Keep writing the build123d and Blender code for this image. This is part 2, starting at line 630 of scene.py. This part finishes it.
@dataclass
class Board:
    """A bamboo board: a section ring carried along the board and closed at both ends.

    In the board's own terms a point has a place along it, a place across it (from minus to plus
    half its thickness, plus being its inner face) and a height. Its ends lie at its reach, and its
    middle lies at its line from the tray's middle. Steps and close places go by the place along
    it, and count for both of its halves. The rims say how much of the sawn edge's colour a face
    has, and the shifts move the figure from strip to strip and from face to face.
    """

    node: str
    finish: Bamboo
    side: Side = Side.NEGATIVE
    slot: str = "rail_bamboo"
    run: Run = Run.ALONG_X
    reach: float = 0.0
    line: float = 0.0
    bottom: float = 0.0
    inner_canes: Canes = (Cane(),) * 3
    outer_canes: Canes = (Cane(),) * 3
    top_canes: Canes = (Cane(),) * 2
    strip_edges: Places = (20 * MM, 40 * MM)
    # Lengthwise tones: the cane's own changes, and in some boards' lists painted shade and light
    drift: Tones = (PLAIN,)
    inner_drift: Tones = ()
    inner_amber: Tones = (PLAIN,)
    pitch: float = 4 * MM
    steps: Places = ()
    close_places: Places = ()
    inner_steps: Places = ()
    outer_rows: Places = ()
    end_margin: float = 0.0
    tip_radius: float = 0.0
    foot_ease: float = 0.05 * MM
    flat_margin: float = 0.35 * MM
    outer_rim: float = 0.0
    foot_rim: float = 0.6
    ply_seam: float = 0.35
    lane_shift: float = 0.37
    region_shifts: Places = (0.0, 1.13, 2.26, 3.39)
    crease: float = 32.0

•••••

Retype all of the data shown above, word for word.

Keep writing the build123d and Blender code for this image. This is part 2, starting at line 630 of scene.py. This part finishes it.
@dataclass
class Board:
    """A bamboo board: a section ring carried along the board and closed at both ends.

    In the board's own terms a point has a place along it, a place across it (from minus to plus
    half its thickness, plus being its inner face) and a height. Its ends lie at its reach, and its
    middle lies at its line from the tray's middle. Steps and close places go by the place along
    it, and count for both of its halves. The rims say how much of the sawn edge's colour a face
    has, and the shifts move the figure from strip to strip and from face to face.
    """

    node: str
    finish: Bamboo
    side: Side = Side.NEGATIVE
    slot: str = "rail_bamboo"
    run: Run = Run.ALONG_X
    reach: float = 0.0
    line: float = 0.0
    bottom: float = 0.0
    inner_canes: Canes = (Cane(),) * 3
    outer_canes: Canes = (Cane(),) * 3
    top_canes: Canes = (Cane(),) * 2
    strip_edges: Places = (20 * MM, 40 * MM)
    # Lengthwise tones: the cane's own changes, and in some boards' lists painted shade and light
    drift: Tones = (PLAIN,)
    inner_drift: Tones = ()
    inner_amber: Tones = (PLAIN,)
    pitch: float = 4 * MM
    steps: Places = ()
    close_places: Places = ()
    inner_steps: Places = ()
    outer_rows: Places = ()
    end_margin: float = 0.0
    tip_radius: float = 0.0
    foot_ease: float = 0.05 * MM
    flat_margin: float = 0.35 * MM
    outer_rim: float = 0.0
    foot_rim: float = 0.6
    ply_seam: float = 0.35
    lane_shift: float = 0.37
    region_shifts: Places = (0.0, 1.13, 2.26, 3.39)
    crease: float = 32.0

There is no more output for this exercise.